Cubic Hall viscosity in three-dimensional topological semimetals

TL;DR

This paper introduces a new form of cubic Hall viscosity specific to 3D topological semimetals with tetrahedral symmetry, expanding understanding of non-dissipative viscosity effects beyond 2D systems.

Contribution

It identifies intrinsically 3D Hall viscosity coefficients in topological semimetals and computes their values using a tight-binding model, revealing new transport phenomena.

Findings

Discovered cubic Hall viscosity coefficients in 3D topological semimetals.

Computed two forms of Hall viscosity using the Kubo formula.
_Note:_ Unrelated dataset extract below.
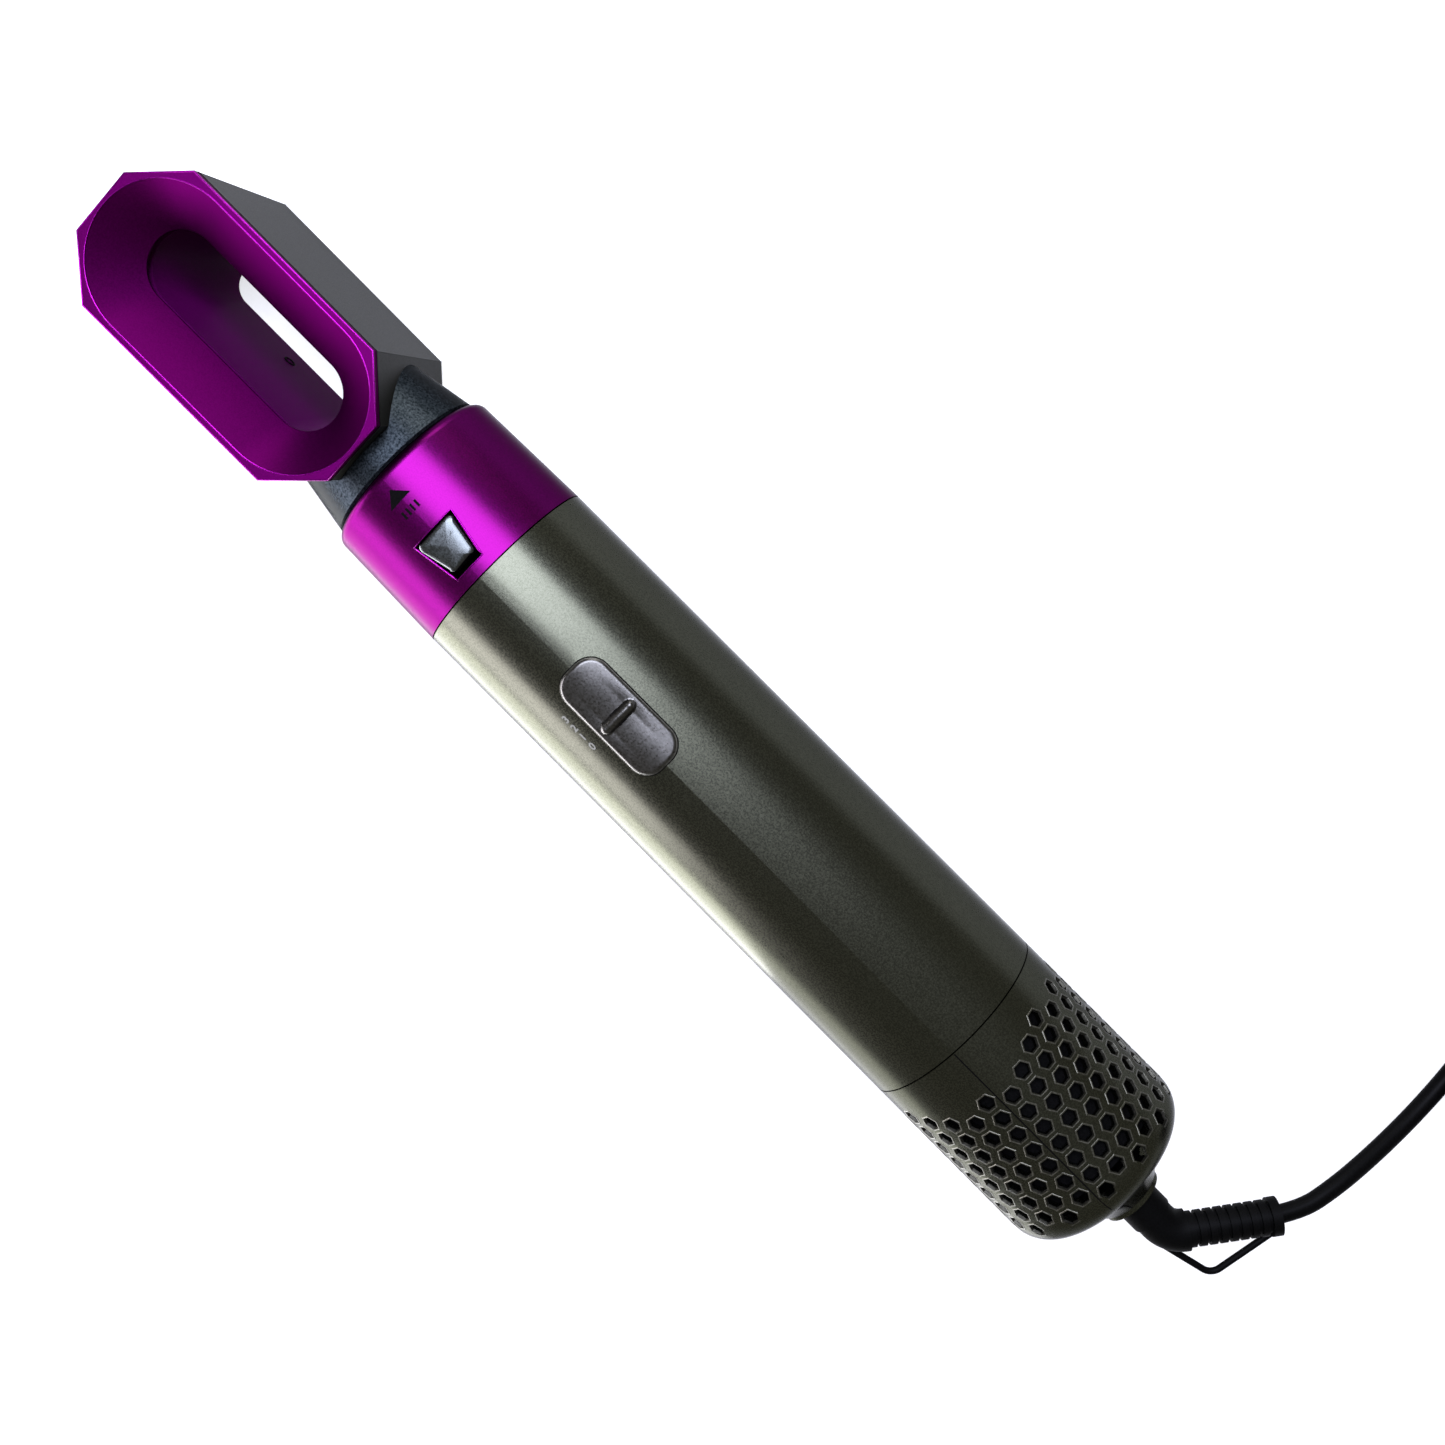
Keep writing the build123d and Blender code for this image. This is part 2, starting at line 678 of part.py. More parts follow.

Proposed candidate materials for experimental observation.

Abstract

The nondissipative (Hall) viscosity is known to play an interesting role in two-dimensional (2D) topological states of matter, in the hydrodynamic regime of correlated materials, and in classical active fluids with broken time-reversal symmetry (TRS). However, generalizations of these effects to 3D have remained elusive. In this work, we address this question by studying the Hall viscoelastic response of 3D crystals. We show that for systems with tetrahedral symmetries, there exist new, intrinsically 3D Hall viscosity coefficients that cannot be obtained via a reduction to a quasi-2D system. To study these coefficients, we specialize to a theoretically and experimentally motivated tight-binding model for a chiral magnetic metal in (magnetic) space group [(M)SG] P2$_1$3 (No. 198.9), a nonpolar group of recent experimental interest that hosts both chiral magnets and topological semimetals (TSMs). Using the Kubo formula for viscosity, we compute two forms of the Hall viscosity, phonon and ``momentum'' (conventional) and show that for the tight-binding model we consider, both forms realize the novel cubic Hall viscosity. We conclude by discussing the implication of our results for transport in 2D magnetic metals and discuss some candidate materials in which these effects may be observed.